In India, Justices of the Supreme Court and judges of India’s 25 regional High Courts are appointed through a process known as the Collegium System. Although the Constitution vests the appointment power in the President of India, the President may only appoint a Supreme Court or High Court nominee recommended by a body called the Collegium, which consists of the Chief Justice, the four other senior-most Supreme Court Justices, and, in the case of High Court nominees, the senior-most judge on the High Court of the prospective appointee.

This system, which developed over the 1980s and 1990s as part of a decades-long tug-of-war between the branches of government, is controversial. Some critics have argued that the Collegium, which operates largely as a black box, leads to the selection of judges based on cronyism and quid pro quos, regardless of a nominee’s merit or scruples. Notably, critics contend, the Collegium System allows for the appointment of corrupt judges because the secrecy of the Collegium’s deliberations prevents accusations of impropriety against those nominees from becoming public. In buttressing this claim, critics point to instances of High Court judges who have been credibly accused of corruption, including one who was formally charged at the end of last year for taking a bribe in exchange for a favorable verdict. Critics also contend that the Collegium System exacerbates judicial corruption through another, more indirect channel: The Collegium’s slow pace has left hundreds of High Court seats vacant, which exacerbates the Indian court system’s extreme case backlog. That backlog, in turn, encourages petty bribery, as many frustrated litigants would prefer to bribe a judge or court official to jump the line or get a case dismissed rather than wait years for a final resolution. Even former Chief Justice V.N. Khare acknowledged that bribes for bail are rampant in the lower courts given the delays litigants may face down the line.

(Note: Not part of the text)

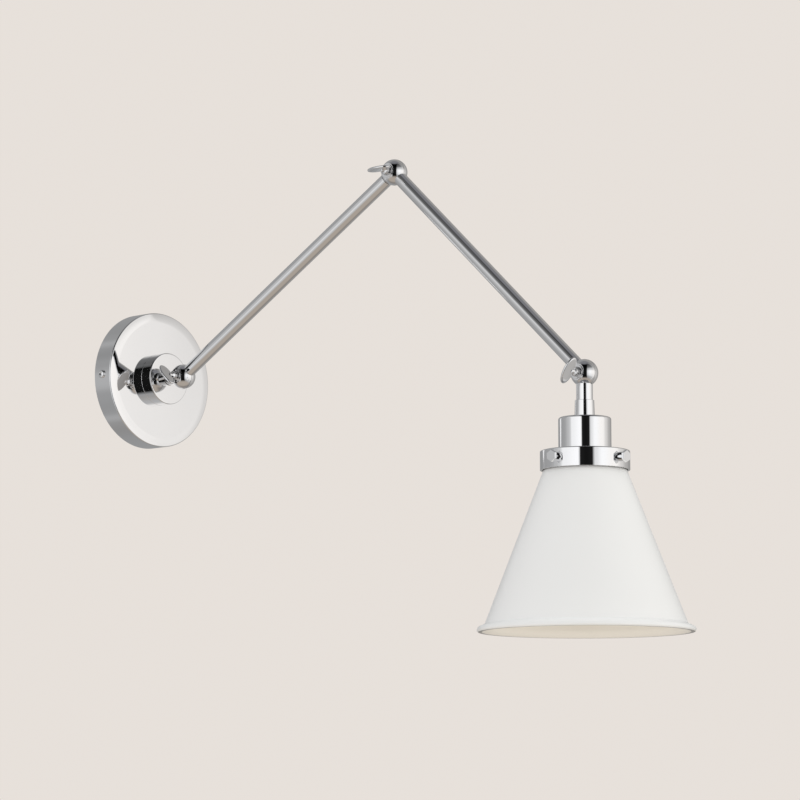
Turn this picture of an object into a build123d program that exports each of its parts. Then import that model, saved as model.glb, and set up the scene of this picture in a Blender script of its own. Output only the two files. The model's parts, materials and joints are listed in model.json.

In response to these concerns, the Indian Parliament, led by Prime Minister Narendra Modi, voted overwhelmingly in 2014 to amend the Indian Constitution to replace the Collegium with a National Judicial Appointments Commission (NJAC) composed of representatives from all three branches. But before the law could go into effect, the Supreme Court ruled it an unconstitutional threat to judicial independence. While calls for reform temporarily abated, just last December a member of Modi’s cabinet expressed support for reintroducing the NJAC amendment to replace the Collegium System.

Any such attempt, however, would be misguided. Anti-Collegium reforms like the NJAC would undermine India’s hard-won judicial independence, and the corruption problem these reforms would purport to solve has been greatly exaggerated.